И сейчас Анненков — там же, куда из символистских темных блиндажей, из окопов «Мира искусства» незаметно для себя пришли все наиболее зоркие и любящие жизнь. Сюда — к синтетизму и неореализму — пришел перед смертью Блок со своими «Двенадцатью» (и не случайно, что иллюстратором для «Двенадцати» выбрал он Анненкова). Сюда незаметно для себя пришел — Андрей Белый: «Преступление Николая Летаева» и последний роман о Москве. По-видимому, здесь же Судейкин: его «Чаепитие», «Катание на маслянице» и другие последние вещи. Здесь, конечно, Борис Григорьев: его графика, весь великолепный его цикл «Расея», его «Буйи-буйи» («Балаганчик»). И уверен: к неореализму с разных сторон в Париже, в Берлине, в Чикаго и в Лондоне пришли еще многие, — только мы мало знаем о них.

* * *

Но у Белого профессор Летаев — одновременно так же и скиф, с копьем летящий на коне по степи; и водосточный желоб Косяковского дома — уже не желоб, а время. Но у Анненкова — к Еве идет Адам с балалайкой, и у Адамовых ног в раю — какой-то паровозик, петух и сапог; и в «Желтом трауре» на Медведице в небе воссел малый с гармошкой. Не смешно ли тут говорить о каком-то реализме — хотя бы даже и «нео»? Ведь известно, что желоб — есть желоб, и в раю — ни петухов, ни сапог нет.

Но это известно — Фомам. Нам известно: что Фома из всех 12 апостолов только — не был художник, только один не умел видеть ничего другого, кроме того, что можно ощущать. И нам, протитрованным сквозь Шопенгауэра, Канта, Эйнштейна, символизм — нам известно: мир, вещь в себе, реальность — вовсе не то, что видят Фомы.

Как будто так реально и бесспорно: ваша рука.

Вы видите гладкую, розовую кожу, покрытую легчайшим пушком. Так просто и бесспорно.

И вот — кусочек этой кожи, освященный жестокой иронией микроскопа: канавы, ямы, межи; толстые стебли неведомых растений — некогда волосы; огромная глыба земли — или метеорит, свалившийся с бесконечно-далекого неба — потолка — то, что еще было пылинкой; целый фантастический мир — быть может, равнина где-нибудь на Марсе.

Но всё же это ваша рука. И кто скажет, «реальная» — это вот, привычная, гладкая, видимая всем Фомам, а не та — фантастическая равнина на Марсе?

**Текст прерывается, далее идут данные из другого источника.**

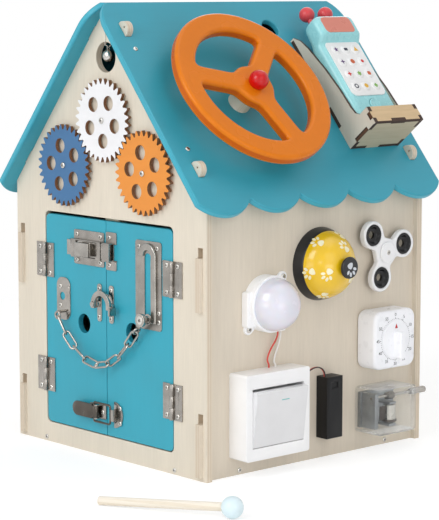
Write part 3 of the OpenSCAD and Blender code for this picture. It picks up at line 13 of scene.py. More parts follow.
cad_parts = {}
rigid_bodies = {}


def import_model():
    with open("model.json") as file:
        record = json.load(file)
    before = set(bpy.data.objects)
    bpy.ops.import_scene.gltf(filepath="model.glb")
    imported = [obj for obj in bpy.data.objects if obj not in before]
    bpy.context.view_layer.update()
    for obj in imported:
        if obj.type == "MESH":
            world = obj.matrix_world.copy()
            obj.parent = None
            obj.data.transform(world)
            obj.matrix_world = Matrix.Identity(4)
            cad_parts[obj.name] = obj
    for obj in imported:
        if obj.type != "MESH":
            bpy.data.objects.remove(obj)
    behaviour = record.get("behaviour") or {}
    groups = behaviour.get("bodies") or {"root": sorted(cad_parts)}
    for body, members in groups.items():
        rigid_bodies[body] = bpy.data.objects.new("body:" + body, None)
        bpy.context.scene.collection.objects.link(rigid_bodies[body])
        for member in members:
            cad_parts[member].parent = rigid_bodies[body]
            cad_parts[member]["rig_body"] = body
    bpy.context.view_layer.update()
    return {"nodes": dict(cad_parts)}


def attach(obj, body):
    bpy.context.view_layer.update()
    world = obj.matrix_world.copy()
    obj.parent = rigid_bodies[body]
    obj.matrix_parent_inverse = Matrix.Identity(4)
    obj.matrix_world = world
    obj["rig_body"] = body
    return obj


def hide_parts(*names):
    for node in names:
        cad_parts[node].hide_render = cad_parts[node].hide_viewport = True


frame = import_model()

# ---------------------------------------------------------------- Studio
# A white sweep of paper under soft lamps, with the board seen from its front right corner,
# a little above its middle.
camera = bpy.data.objects.new("studio_camera", bpy.data.cameras.new("studio_camera"))
bpy.context.collection.objects.link(camera)
bpy.context.scene.camera = camera
camera_turn = math.radians(48.04)
camera_tip = math.radians(7.629)
camera.location = (1.604863, -1.441732, 0.47965)
camera.rotation_euler = (math.pi / 2 - camera_tip, 0, camera_turn)
focal_pixels, frame_pixels = 2043.04, 520
camera.data.sensor_width = 36
camera.data.lens = focal_pixels * camera.data.sensor_width / frame_pixels
camera.data.clip_end = 30
bpy.context.scene.view_settings.view_transform = "Standard"


def wire_up(tree, kind, inputs=None, **settings):
    """A node with its settings, its inputs given as plain values or as another node's sockets."""
    node = tree.nodes.new(kind)
    for name, value in settings.items():
        setattr(node, name, value)
    for name, value in (inputs or {}).items():
        socket = node.inputs[name]
        if isinstance(value, bpy.types.NodeSocket):
            tree.links.new(value, socket)
        else:
            socket.default_value = value
    return node


def reckon(tree, operation, *numbers):
    """The result of a sum on numbers or on other nodes' sockets."""
    return wire_up(tree, "ShaderNodeMath", dict(enumerate(numbers)), operation=operation).outputs[0]


def spread(tree, value, low, high, to_low, to_high):
    """Maps a value from one range to another and keeps it inside."""
    return wire_up(tree, "ShaderNodeMapRange",
        {"Value": value, "From Min": low, "From Max": high, "To Min": to_low, "To Max": to_high}).outputs[0]


def mixed_color(tree, factor, a, b):
    return wire_up(tree, "ShaderNodeMix", {"Factor": factor, "A": a, "B": b}, data_type="RGBA").outputs["Result"]


def new_material(name):
    material = bpy.data.materials.new(name)
    material.use_nodes = True
    material.node_tree.nodes.clear()
    return material, material.node_tree


def seen_ray(tree):
    """1 where the camera sees something, also in a reflection or through a clear piece."""
    ray = wire_up(tree, "ShaderNodeLightPath").outputs
    seen = reckon(tree, "MAXIMUM", ray["Is Camera Ray"], ray["Is Glossy Ray"])
    return reckon(tree, "MAXIMUM", seen, ray["Is Transmission Ray"])


white = (1, 1, 1, 1)
paper_light, paper_seen, paper_lift = (0.95, 0.95, 0.95, 1), (0.5, 0.5, 0.5, 1), 0.62
paper_fades_from, paper_is_white_from = 0.4, 1.0
paper, tree = new_material("studio_paper")
seen = seen_ray(tree)
sheet = wire_up(tree, "ShaderNodeBsdfDiffuse", {"Color": mixed_color(tree, seen, paper_light, paper_seen)})
glow = wire_up(tree, "ShaderNodeEmission", {"Color": white, "Strength": reckon(tree, "MULTIPLY", seen, paper_lift)})
both = wire_up(tree, "ShaderNodeAddShader", {0: sheet.outputs[0], 1: glow.outputs[0]})
spot = wire_up(tree, "ShaderNodeNewGeometry").outputs["Position"]
away = wire_up(tree, "ShaderNodeVectorMath", {0: spot}, operation="LENGTH").outputs["Value"]
far = reckon(tree, "MULTIPLY", spread(tree, away, paper_fades_from, paper_is_white_from, 0, 1), seen)
pure = wire_up(tree, "ShaderNodeEmission", {"Color": white, "Strength": 1.0})
faded = wire_up(tree, "ShaderNodeMixShader", {0: far, 1: both.outputs[0], 2: pure.outputs[0]})
wire_up(tree, "ShaderNodeOutputMaterial", {"Surface": faded.outputs[0]})

shape = bmesh.new()
bmesh.ops.create_grid(shape, x_segments=1, y_segments=1, size=9)
floor_mesh = bpy.data.meshes.new("studio_floor")
shape.to_mesh(floor_mesh)
shape.free()
floor_mesh.materials.append(paper)
floor = bpy.data.objects.new("studio_floor", floor_mesh)
bpy.context.collection.objects.link(floor)

air_light = 0.5
world = bpy.data.worlds.new("studio_air")
bpy.context.scene.world = world
world.use_nodes = True
tree = world.node_tree
tree.nodes.clear()
level = spread(tree, seen_ray(tree), 0, 1, air_light, 1)
air = wire_up(tree, "ShaderNodeBackground", {"Color": white, "Strength": level})
wire_up(tree, "ShaderNodeOutputWorld", {"Surface": air.outputs[0]})

for name, place, aim, size, watts, fan in (
    ("key_lamp", (0.35, -2.6, 2.0), (0, 0, 0.2), 1.6, 34, 180),
    ("fill_lamp", (2.9, -0.5, 1.5), (0, 0, 0.2), 1.8, 9, 180),
    ("top_lamp", (0.6, 0.4, 2.8), (0, 0, 0.2), 1.8, 9, 180),
    ("back_lamp", (-1.8, 2.2, 1.8), (0, 0, 0.2), 1.6, 12, 180),
    ("low_wall_lamp", (0.95, -0.25, 0.08), (0.146, 0, 0.02), 0.4, 0.3, 90),
    ("low_gable_lamp", (0.5, -1.9, 0.2), (0, -0.15, 0.06), 0.7, 3, 180),
    ("left_glint", (1.438, -1.628, 0.63), (0.1, -0.1, 0.2), 0.05, 0.5, 180),
    ("middle_glint", (1.538, -1.516, 0.66), (0.1, -0.1, 0.2), 0.05, 0.5, 180),
    ("right_glint", (1.658, -1.382, 0.64), (0.1, -0.1, 0.2), 0.05, 0.5, 180),
):
    lamp = bpy.data.objects.new(name, bpy.data.lights.new(name, "AREA"))
    bpy.context.collection.objects.link(lamp)
    lamp.data.size = size
    lamp.data.energy = watts
    lamp.data.spread = math.radians(fan)
    lamp.location = place
    lamp.rotation_euler = (Vector(aim) - Vector(place)).to_track_quat("-Z", "Y").to_euler()

# ---------------------------------------------------------------- Lamp wires and battery lead
# Thin PVC wires: a red and a white one from the lamp's gland into the switch box, and a red and a
# black one side by side from the switch box into the battery box. They push into their boxes.
house_half = 152
wall_face = 146.4
on_wall = Matrix(((0, 0, 0.001, wall_face / 1000), (0.001, 0, 0, -house_half / 1000), (0, 0.001, 0, 0), (0, 0, 0, 1)))
lamp_wire_d = 1.8
lead_wire_d = 1.25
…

Реализм видел мир простым глазом: символизму мелькнул сквозь поверхность мира скелет — и символизм отвернулся от мира. Это — тезис и антитезис; синтез подошел к миру со сложным набором стекол и ему открываются гротескные, странные множества миров; открывается, что человек — это вселенная, где солнце — атом, планеты — молекулы, и рука — конечно, сияющее необъятное созвездие Руки; открывается, что земля — лейкоцит, Орион — только уродливая родинка на губе, и лёт солнечной системы к Геркулесу — это только космическая перистальтика кишок. Открывается красота полена — и трупное безобразие луны; открывается ничтожнейшее, грандиознейшее величие человека; открывается — относительность всего. И разве не естественно, что в философии неореализма одновременно — влюбленность в жизнь и взрывание жизни страшнейшим из динамитов: улыбкой?

В наши дни единственная фантастика — это вчерашняя жизнь на прочных китах. Сегодня — Апокалипсис можно издавать в виде ежедневной газеты; завтра — мы совершенно спокойно купим место в спальном вагоне на Марс. Эйнштейном сорваны с якорей самое пространство и время. И искусство, выросшее из этой, сегодняшней реальности — разве может не быть фантастическим, похожим на сон?